IDDs can be defined based on geometry such that the interface (S-plane) separates the protein into two domains with the S-axis penetrating through the interface. The S-plane passes through the center of mass of protein thereby dividing the protein cross-wise into two domains. The first principal component of the distribution of Cα atoms in space forms S-plane normal. This S-axis is defined similar to the way in which D-axis is defined. As a figure skater rotates with her arms outstretched, her hands rotate in opposite directions. Similarly, if the protein rotates about any axis lying on the S-plane, residues rotating in opposite directions belong to two different domains defined by the protein shape.

 

What can IDDs do?

 

IDD reports groups of residues moving toward the same or opposite directions. The domains are formed differently in accord with the types of concerned dynamics.

 

So far, we found the protein-protein docking (PPD) orientation and enzyme catalytic sites are functions of IDDs.

 

PPD study - 

Two proteins docking partners in an experimentally determined complex, are found to locate near the interface of the IDDs, and the axes threading through dynamics-transiting points of two proteins upon binding make an angle larger than 65 degree. The findings are used as screening criteria (D-planes cutting through binding partners and angles of D-axes > 40o) to cull dynamics-wise promising PPD decoys. Within the remained decoys that do fulfill our criteria, the chance to find near-native poses (hits) is >2.5 fold higher than a search without using such criteria.

 

Enzyme active-site study -

With similar criteria applied to find catalytic residues in enzymes, we found that the selected 50% of the residues, closest to the IDD interfaces, in an enzyme, can contain 90% of the total catalytic residues. This finding is different from previous studies suggesting a spherical search near the mass center of proteins can locate the binding sites. Our results show a more effective search would be directional (anisotropic; perpendicular to IDD interfaces) rather than spherical (isotropic). Proper comparisons of our results with those derived from random axes, planes as well as careful statistical assessments are carried out to address the significance of our data.

 

How does the IDD server work?

 

Please see the Help page for operational details. Basically, the IDD server takes a PDB file where atom coordinates in a protein structure are noted.  IDD server first performs dynamics calculations using the physics models per users’ request.  The server then clusters residues in similar dynamics into IDDs and then reports the locations and directions of D-planes and D-axes. The ‘similar’ dynamics are defined in one of the six slowest normal modes, per users’ request. The IDDs info can further be used to select promising PPD decoys against ZDOCK results. IDD server also reports the top 50% residues that are closest to the D-plane, which would contain ~90% of the catalytic residues in the uploaded enzyme structure. See Help page for more details.

 

Reference

The IDD work is done by Hongchun Li, Shun Sakuraba, Aravind Chandrasekaran and Lee-Wei Yang*. (2014) Molecular binding sites are located near the interface of intrinsic dynamics domains (IDDs).

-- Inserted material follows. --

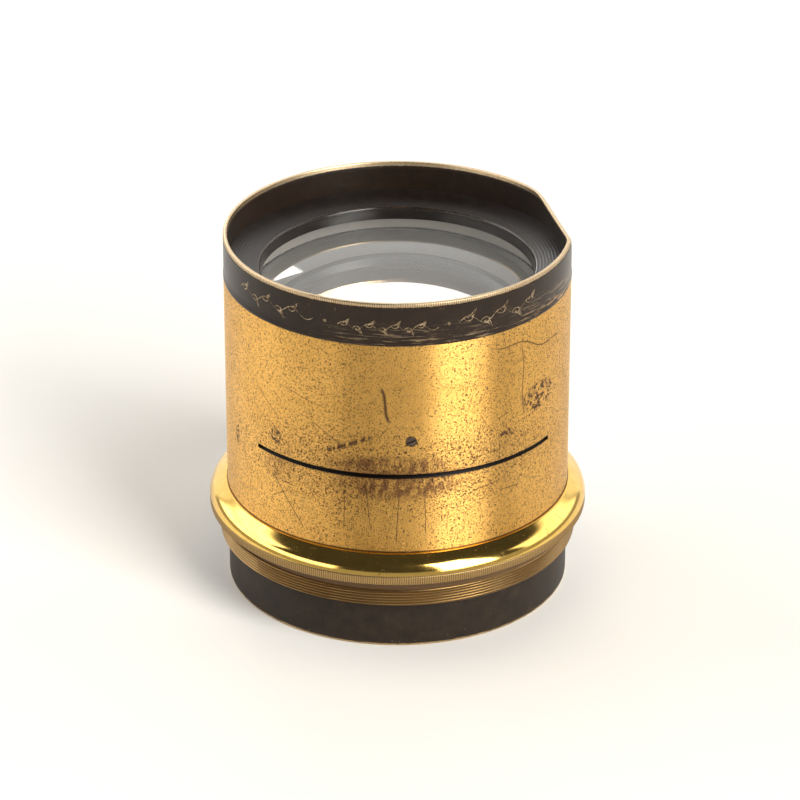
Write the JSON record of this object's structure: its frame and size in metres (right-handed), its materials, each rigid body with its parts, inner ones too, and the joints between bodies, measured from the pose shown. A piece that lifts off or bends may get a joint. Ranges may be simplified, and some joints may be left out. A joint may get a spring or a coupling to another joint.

Atilgan, A.R., et al. (2001) Anisotropy of fluctuation dynamics of proteins with an elastic network model, Biophys. J., 80, 505-515.

Bahar, I., Atilgan, A.R. and Erman, B. (1997) Direct evaluation of thermal fluctuations in proteins using a single-parameter harmonic potential, Fold. Des., 2, 173-181.

Yang, L.W., et al. (2009) Principal component analysis of native ensembles of biomolecular structures (PCA_NEST): insights into functional dynamics, Bioinformatics, 25, 606-614.